= Wu Zao =

Chinese poet (1799–1862)

Wu Zao (吳藻; 1799–1862) was a Chinese poet. She was also known as Wu Pinxiang
(吳苹香) and Yucenzi (玉岑子).

==Background and career==
The daughter of a merchant, she was born in the town of Renhe (now Hangzhou) in Zhejiang province. She married a merchant named Huang. Her contemporaries were wont to point out that her husband and father had "never even glanced at a book".

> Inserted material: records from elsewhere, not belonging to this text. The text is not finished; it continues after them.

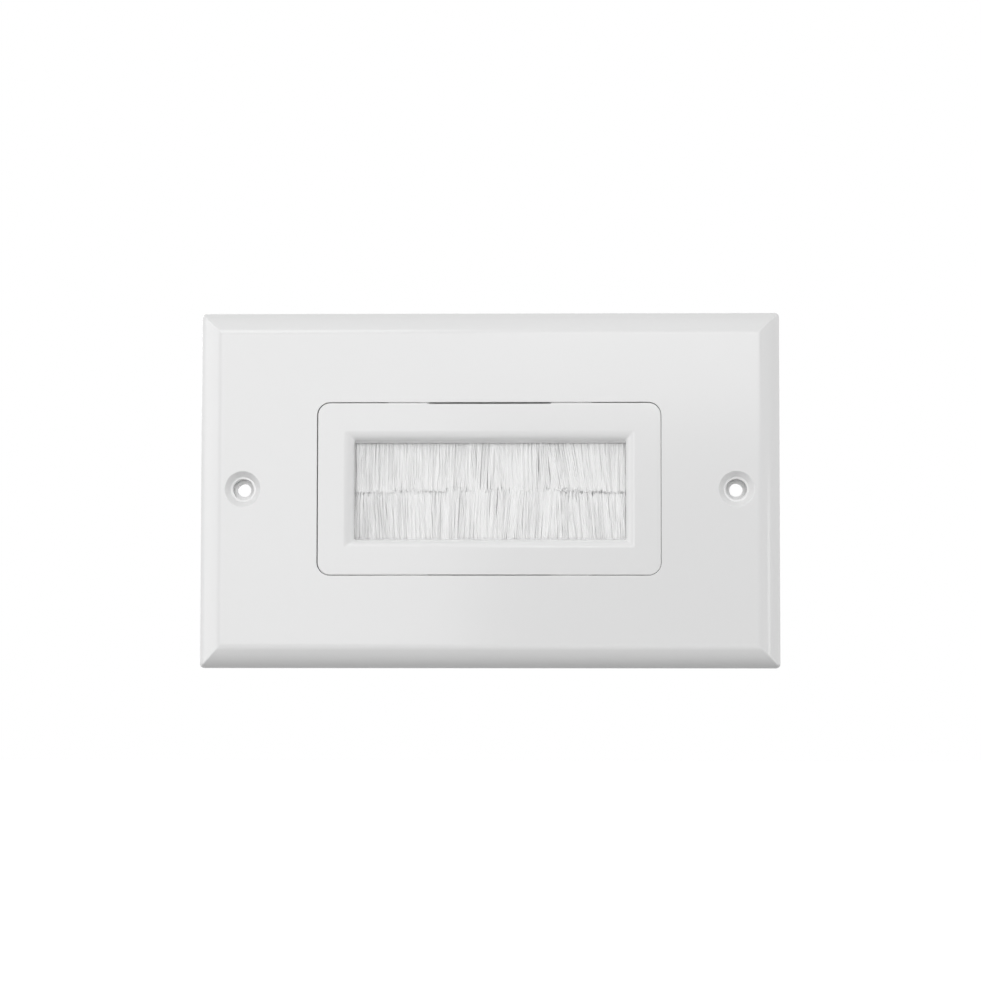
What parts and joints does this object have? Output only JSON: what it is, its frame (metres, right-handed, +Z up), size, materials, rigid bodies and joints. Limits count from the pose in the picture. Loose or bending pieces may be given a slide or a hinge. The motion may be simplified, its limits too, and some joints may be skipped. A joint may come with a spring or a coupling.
{
  "type": "brush wall plate",
  "caption": "White single-gang wall plate with a rectangular brush insert; cables pass between facing rows of nylon bristles.",
  "frame": {"origin": "middle of the plate on the plane of the wall it is fixed to, midway between the two box screws", "axes": "+X to the right along the plate's long side, +Y into the wall, +Z up as it hangs"},
  "size_m": [0.114, 0.0104, 0.07],
  "materials": {
    "plate_plastic": "smooth white, semi-gloss",
    "insert_plastic": "smooth white, semi-gloss",
    "retainer_plastic": "moulded white, satin",
    "nylon_filament": "fine white nylon filaments",
    "zinc_steel": "bright zinc plating"
  },
  "bodies": {
    "root": {"wall_plate": "plate_plastic", "insert_body": "insert_plastic", "upper_brush_channel": "zinc_steel", "lower_brush_channel": "zinc_steel", "upper_core_wire": "zinc_steel", "lower_core_wire": "zinc_steel", "upper_bristles": "nylon_filament", "lower_bristles": "nylon_filament", "rear_retainer": "retainer_plastic", "retainer_screw_1": "zinc_steel", "retainer_screw_2": "zinc_steel", "retainer_screw_3": "zinc_steel", "retainer_screw_4": "zinc_steel"}
  },
  "joints": []
}
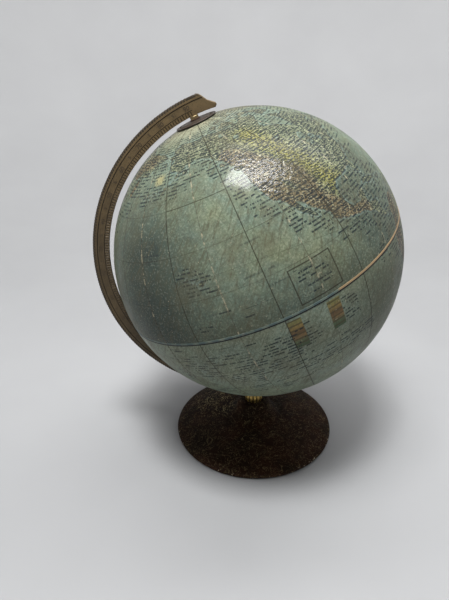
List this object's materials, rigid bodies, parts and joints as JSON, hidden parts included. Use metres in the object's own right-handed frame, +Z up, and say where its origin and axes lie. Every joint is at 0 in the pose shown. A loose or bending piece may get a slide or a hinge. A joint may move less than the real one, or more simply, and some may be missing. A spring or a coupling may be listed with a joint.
{
  "type": "desktop globe on stand",
  "caption": "Desk globe: a paper-covered ball turns on pins in a tilted half-meridian arm bolted to a round metal base with a fluted collar.",
  "frame": {"origin": "centre of the base underside, on the table", "axes": "+Z up; the arm lies in the XZ plane and the north pole leans 23.5 degrees toward -X"},
  "size_m": [0.3269, 0.3052, 0.3979],
  "materials": {
    "base_enamel": "dark brown crackle enamel, worn at the rim",
    "base_card": "matte",
    "felt": "felt",
    "steel": "zinc plated",
    "gilt_brass": "aged gilt",
    "arm_bronze": "antique bronze, satin",
    "nut_brass": "polished, dulled",
    "fibre": "red fibre",
    "eyelet_brass": "dulled",
    "dial_bronze": "dark bronze",
    "chipboard": "matte",
    "seam_tape": "varnished",
    "plug_wood": "raw",
    "map_paper": "aged varnished map paper"
  },
  "bodies": {
    "stand": {"base_shell": "base_enamel", "base_card": "base_card", "felt_pad": "felt", "hub_plate": "steel", "flat_washer": "steel", "lock_washer": "steel", "stem_bolt": "steel", "stem_collar": "gilt_brass", "meridian_arm": "arm_bronze", "north_pivot_pin": "steel", "south_pivot_pin": "steel", "north_nut": "nut_brass", "north_washer": "fibre", "south_spacer": "nut_brass", "south_washer": "fibre"},
    "ball": {"north_shell": "chipboard", "south_shell": "chipboard", "equator_hoop": "chipboard", "equator_tape": "seam_tape", "north_plug": "plug_wood", "south_plug": "plug_wood", "north_eyelet": "eyelet_brass", "south_eyelet": "eyelet_brass", "map_gore_01": "map_paper", "map_gore_02": "map_paper", "map_gore_03": "map_paper", "map_gore_04": "map_paper", "map_gore_05": "map_paper", "map_gore_06": "map_paper", "map_gore_07": "map_paper", "map_gore_08": "map_paper", "map_gore_09": "map_paper", "map_gore_10": "map_paper", "map_gore_11": "map_paper", "map_gore_12": "map_paper"},
    "dial": {"hour_dial": "dial_bronze"}
  },
  "joints": [
    {"name": "globe_spin", "type": "hinge", "parent": "stand", "child": "ball", "pos_m": [0, 0, 0.2325], "axis": [-0.3987, 0, 0.9171], "continuous": true},
    {"name": "hour_dial_turn", "type": "hinge", "parent": "ball", "child": "dial", "pos_m": [-0.06125, 0, 0.37336], "axis": [-0.3987, 0, 0.9171], "continuous": true}
  ]
}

She was famous as a lyrics (ci) writer, in which she was considered one of the best of the Qing dynasty. She also wrote poetry in the sanqu form. She was said to be a good player of the qin, a stringed instrument. Wu wrote an opera (zaju) Yinjiu du Sao (Reading the "Li Sao" While Drinking), also known as Qiaoying (The Fake Image). Two collections of her works were published: Hualian ci (Flower curtain lyrics) and Xiangnan xuebei ci (Lyrics from South of the Fragrance and North of the Snows). She became a student of the poet Chen Wenshu.
She was one of a number of early nineteenth-century women poets who wrote about the novel Dream of the Red Chamber.

Wu converted to Buddhism later in life.

==Translations==
Several of her works have been translated into English, notably by Anthony Yu.